### [Goal]
Copy every line, leaving nothing out and adding nothing.

### [Data block]
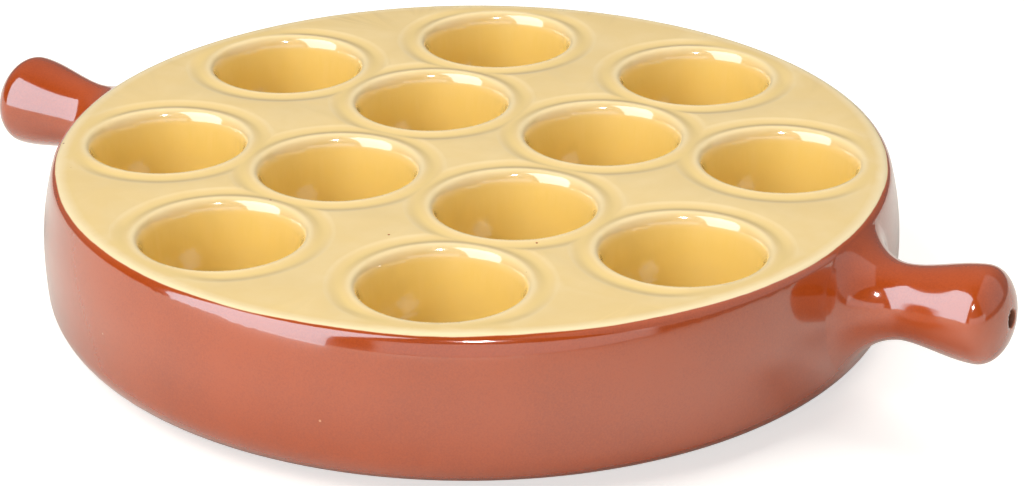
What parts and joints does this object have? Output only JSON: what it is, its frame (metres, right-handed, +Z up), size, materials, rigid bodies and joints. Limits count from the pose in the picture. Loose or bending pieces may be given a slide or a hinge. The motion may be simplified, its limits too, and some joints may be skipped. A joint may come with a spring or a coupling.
{
  "type": "escargot plate",
  "caption": "Round glazed stoneware snail dish with deep round wells in a flat top, a bulging wall and two knob handles.",
  "frame": {"origin": "centre of the foot ring, on the surface that the plate stands on", "axes": "+X towards one knob handle, the other is on -X; +Z up, out of the wells"},
  "size_m": [0.2844, 0.212, 0.0405],
  "materials": {
    "glazed_stoneware": "glossy red-brown glaze outside, butter-yellow glaze on the top and in the wells"
  },
  "bodies": {
    "root": {"escargot_plate": "glazed_stoneware"}
  },
  "joints": []
}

### [Answer to this task]
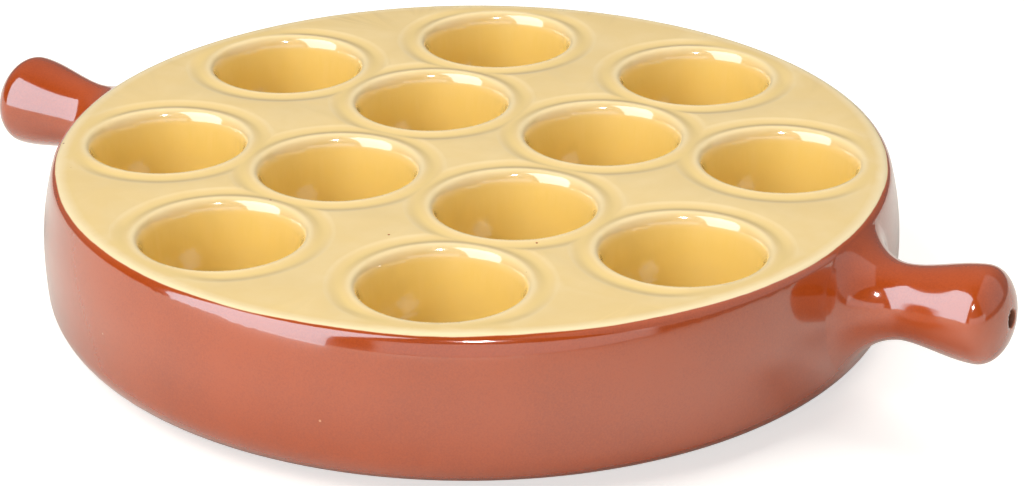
What parts and joints does this object have? Output only JSON: what it is, its frame (metres, right-handed, +Z up), size, materials, rigid bodies and joints. Limits count from the pose in the picture. Loose or bending pieces may be given a slide or a hinge. The motion may be simplified, its limits too, and some joints may be skipped. A joint may come with a spring or a coupling.
{
  "type": "escargot plate",
  "caption": "Round glazed stoneware snail dish with deep round wells in a flat top, a bulging wall and two knob handles.",
  "frame": {"origin": "centre of the foot ring, on the surface that the plate stands on", "axes": "+X towards one knob handle, the other is on -X; +Z up, out of the wells"},
  "size_m": [0.2844, 0.212, 0.0405],
  "materials": {
    "glazed_stoneware": "glossy red-brown glaze outside, butter-yellow glaze on the top and in the wells"
  },
  "bodies": {
    "root": {"escargot_plate": "glazed_stoneware"}
  },
  "joints": []
}